Doing body weight exercises rather than doing free weights or using machines at the gym is the most effective. Its a way to improve upper body strength in a way that will simulate the obstacles. The Tough Mudder course blends lots of stopping and starting while performing strength movements such as climbing over a high wall or commando crawling across mud while fatigued and out of breath.
Therefore, performing body weight exercises such as dynamic squats, burpees, lunges, doing push-ups, tricep dips and pull ups, and only giving yourself a 10-15 second break in between each exercise is the best way to mimic Tough Mudder conditions. Tough Mudder requires functional strength to lift yourself over walls, carry a log, or slither under barbed wire. Whatever type of training or circuit you do, intensity is key. You must push your body during each workout to overload it and therefore cause it to adapt.
Whatever you do on the day, make sure you enjoy it and remember that the main goal of the course is to work together and get through it as a team. Even if you cannot do all obstacles yourself, there is a huge teamwork element to the day with lots of participants eager to help you through the tougher sections. If you are too tired or do not want to complete a certain obstacle there is no shame in skipping it and running onto the next.
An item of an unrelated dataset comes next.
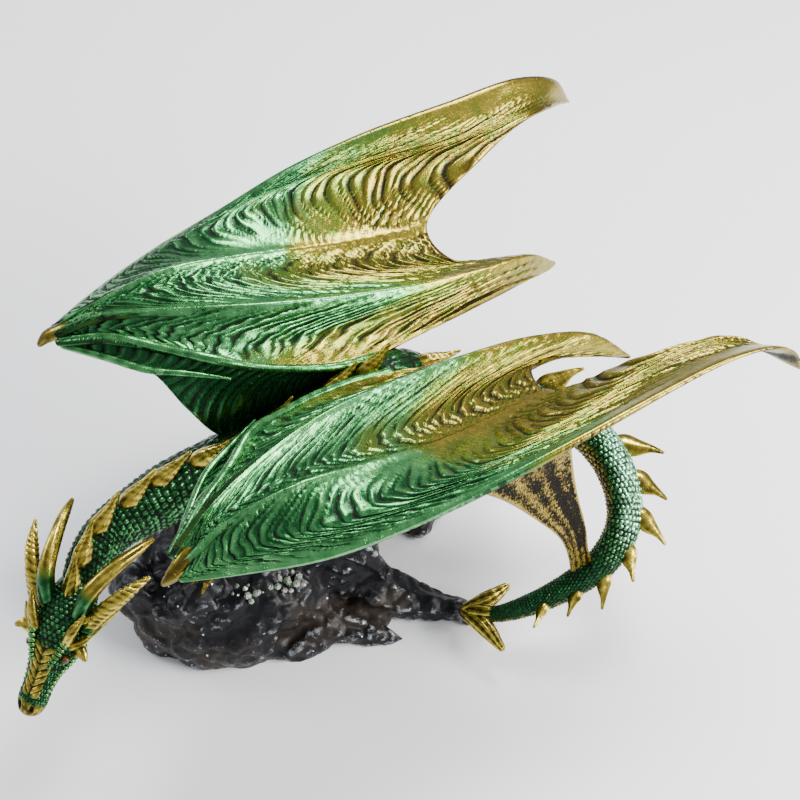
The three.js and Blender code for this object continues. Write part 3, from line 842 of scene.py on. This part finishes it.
LONG_HORN = [
    (8, 9, -4, 5, 5),
    (-8, 13, 3, 4.6, 4.6),
    (-24, 18, -2, 3.8, 3.8),
    (-36, 22.5, -11, 2.8, 2.8),
    (-43, 25, -18, 1.2, 1.2),
]
FRILL_HORN = [(14, 13, -8, 4.6, 4.4), (0, 20, -2, 4.4, 3.6), (-14, 28, -2.5, 4, 3), (-27, 35, -8, 1, 1)]
SMALL_HORNS = [
    [(24, 11, -9, 4.5, 3.4), (22, 17, -5, 3.6, 2.8), (25, 22, -4, 1, 1)],
    [(12, 12, -16, 3.8, 3), (4, 18, -15, 3, 2.4), (-6, 24, -15, 0.8, 0.8)],
    [(22, 9, -2, 3.2, 2.8), (12, 12.5, 3, 2.8, 2.4), (2, 16, 4.5, 0.7, 0.7)],
]
CHEEK_SPIKES = [(14, 16, -7), (8, 17, -10), (1, 15.5, -13), (19, 14.5, -4), (6, 14, -2)]
horns = [
    tube(LONG_HORN, 80, 32, horn_skin(0.3, 0.06, 7)),
    tube(FRILL_HORN, 90, 36, horn_skin(0.2, 0.5, 5)),
]
horns += [tube(stations, 40, 22, horn_skin(0.12, 0.2, 6)) for stations in SMALL_HORNS]
for x, y, z in CHEEK_SPIKES:
    spike = [(x + 4, y - 5, z, 2.6, 2.2), (x - 2, y + 2, z + 1, 2, 1.7), (x - 8, y + 6, z + 1, 0.5, 0.5)]
    horns.append(tube(spike, 30, 16, horn_skin(0.15, 0.15, 5)))
horn_set = cast("horns", [on_head(patch) for patch in [*horns, *map(across_head, horns)]])
horn_set.data.materials.append(gold_paint)
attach(horn_set, "root")

# ---- Wings ----
# A pair of raised wings cast with the body. Fingers fan out from the wrist, and the membrane between
# them is carved in curved growth ridges. Green at the wrist runs to old gold at the tips.

FINGERS = [
    [
        (86, -115, 167), (97, -88, 169), (109, -50, 171), (115, -6, 177), (117, 36, 187),
        (116, 80, 193), (113, 130, 196), (112, 178, 196), (112, 205, 184), (113, 219, 160),
    ],
    [
        (85, -115, 168), (93, -88, 173), (103, -48, 177), (108, -3, 181), (109, 42, 187),
        (106, 88, 188), (97, 135, 187), (93, 162, 188), (93, 182, 186),
    ],
    [
        (84, -115, 169), (90, -88, 176), (97, -48, 182), (100, 0, 184), (100, 44, 184),
        (93, 90, 181), (79, 138, 180),
    ],
    [
        (81, -114, 171), (77, -90, 183), (76, -50, 189), (75, -10, 180), (73, 26, 170),
        (69, 60, 164), (64, 96, 161),
    ],
    [
        (79, -113, 172), (73, -90, 184), (66, -50, 186), (60, -10, 177), (55, 30, 167),
        (49, 66, 160), (42, 100, 154),
    ],
    [
        (77, -113, 173), (67, -90, 185), (50, -50, 185), (38, -12, 180), (31, 30, 171),
        (27, 70, 163), (27, 110, 155), (32, 143, 144), (39, 167, 119),
    ],
    [
        (76, -113, 172), (60, -88, 181), (38, -48, 177), (27, -12, 170), (21, 26, 160),
        (17, 64, 149), (21, 112, 135),
    ],
    [
        (75, -113, 171), (58, -90, 178), (41, -68, 174.5), (26, -50, 171.5), (17.5, -30, 164.5),
        (10.5, -8, 158), (6.5, 14, 152), (6, 36, 147),
    ],
]
WING_ROWS = 280
WING_COLUMNS = 124
BONE_LINES = np.array([0, 3 / 7, 5 / 7, 1])
BONE_HEIGHTS = np.array([0, 0, 0, 1.6, 0, 1.8, 0, 1.2])
WING_THICKNESS = 4.2
WING_SAG = 0.78
RIDGE_MIDDLES = np.array([0.62, 0.42, 0.5])
RIDGE_BOWS = np.array([0.20, 0.16, 0.13])
RIDGE_COUNTS = np.array([46, 40, 34])


def smoothstep(value, low, high):
    share = np.clip((value - low) / (high - low), 0, 1)
    return share * share * (3 - 2 * share)


def growth_ridges(u, v):
    """Curved ridges in each panel, bowed towards the wrist: their surface, 0 to 1, and their depth."""
    panel = np.clip(np.searchsorted(BONE_LINES, v, side="right") - 1, 0, 2)
    low, high = BONE_LINES[panel], BONE_LINES[panel + 1]
    q = (v - low) / (high - low)
    apex = RIDGE_MIDDLES[panel] + 0.04 * np.sin(9 * u + 2 * panel)
    away = np.abs(q - apex) / np.where(q < apex, apex, 1 - apex)
    wave = u - RIDGE_BOWS[panel] * (0.8 * away**2 + 0.2 * away**6) * (0.3 + u)
    wave = wave + 0.005 * np.sin(17 * q + 29 * u) + 0.003 * np.sin(41 * q - 61 * u + panel)
    phase = RIDGE_COUNTS[panel] * np.maximum(wave + 0.05, 0.001) ** 0.85
    phase = phase + 0.35 * np.sin(23 * wave + 3 * panel)
    ridge = np.floor(phase)
    saw = phase - ridge
    crest = np.where(saw < 0.2, saw / 0.2, 1 - (np.maximum(saw - 0.2, 0) / 0.8) ** 1.15)
    chance = np.sin(ridge * 12.9898 + panel * 78.233) * 43758.5453
    chance = chance - np.floor(chance)
    end = 0.50 + 0.45 * chance
    broken = 1 - 0.85 * smoothstep(away, end - 0.2, end + 0.12)
    patchy = 0.7 + 0.3 * np.sin(ridge * 2.4 + 9 * q)
    return crest, broken * patchy * smoothstep(v, 0.03, 0.11)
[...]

What you are wearing on the day is an important factor to consider, as it may influence how you feel and cause unnecessary discomfort. Avoid wearing cotton as you are likely to get very wet and cold as you jump in and out of muddy cold water. Cotton will soak up water dragging you down and keeping you chilled. Opt for clothes that are Dri Fit as these will wick away moisture and prevent chaffing. Wearing fingerless gloves such as cycling gloves will also help when trying to grip onto objects with wet hands and protect your hands from cuts and grazes.